Thursday, January 20—the journey to Ibadan.

I went to Western Nigeria to find out what people were saying about the revolution. At the Lagos tollgates, soldiers and policemen inspect cars and baggage. It is 150 kilometers from Lagos to Ibadan, along a green-lined road running between gentle hills. In recent months, during the civil war, many people died here. You still never know whom you will meet around the next curve. In the ditches lie burned-out cars, most often large limousines with governmental license plates. I stopped near one of them—there were still charred bones inside. All the towns along the road bear the signs of battle: the skeletons of houses incinerated, or leveled; furniture broken, trucks turned upside down, smoldering ruins. Every place is deserted, the people have run away, scattered who knows where.

I reach Akintola’s villa. It is on the outskirts of Ibadan, in a residential, wooded ministerial neighborhood, now completely abandoned. The palaces of the ministers, imposing, luxurious, and kitschy, stand ruined and empty. Even the servants are gone. Some of the ministers have died, others fled to Dahomey. There are several policemen in front of Akintola’s place. One of them grabs a gun before giving me a tour. The villa is large, new.

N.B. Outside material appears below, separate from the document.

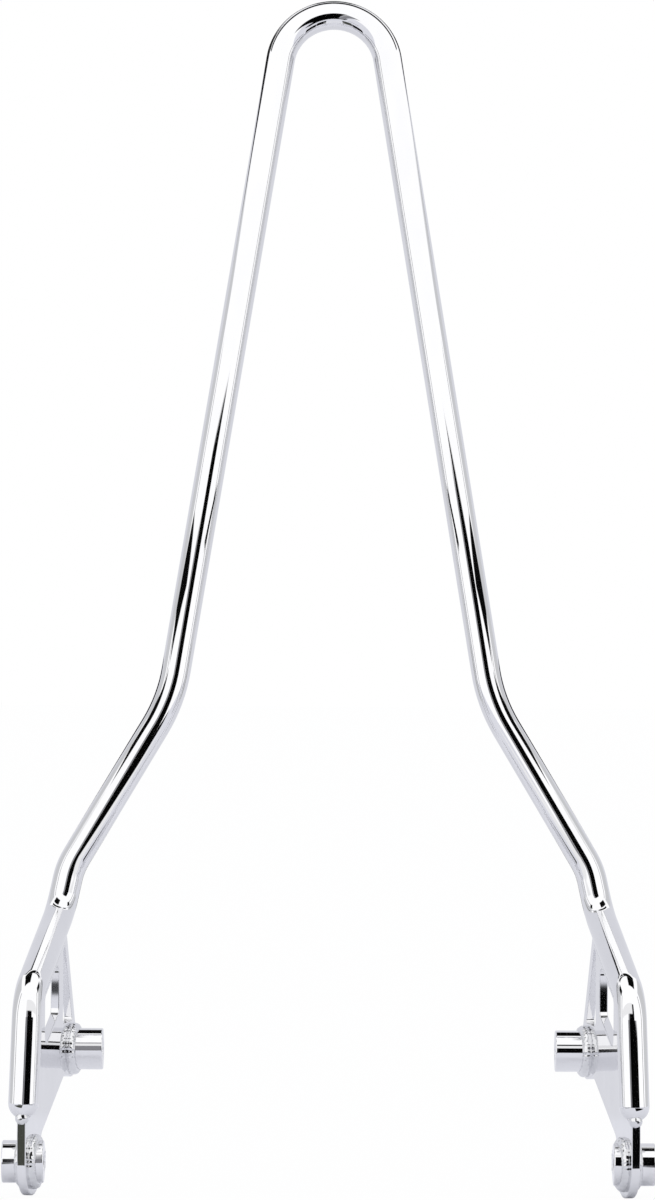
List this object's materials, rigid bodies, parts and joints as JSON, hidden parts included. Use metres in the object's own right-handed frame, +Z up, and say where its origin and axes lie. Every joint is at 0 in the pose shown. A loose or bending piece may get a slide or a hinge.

A puddle of blood has congealed on the marble floor at the entrance. A bloodied djellabah is still lying next to it. There is a pile of scattered, torn letters, and two plastic machine guns, smashed to pieces, perhaps belonging to Akintola’s grandsons. The walls are pockmarked by bullet holes, the courtyard full of shattered glass, the window screens ripped out by soldiers during the assault on the villa.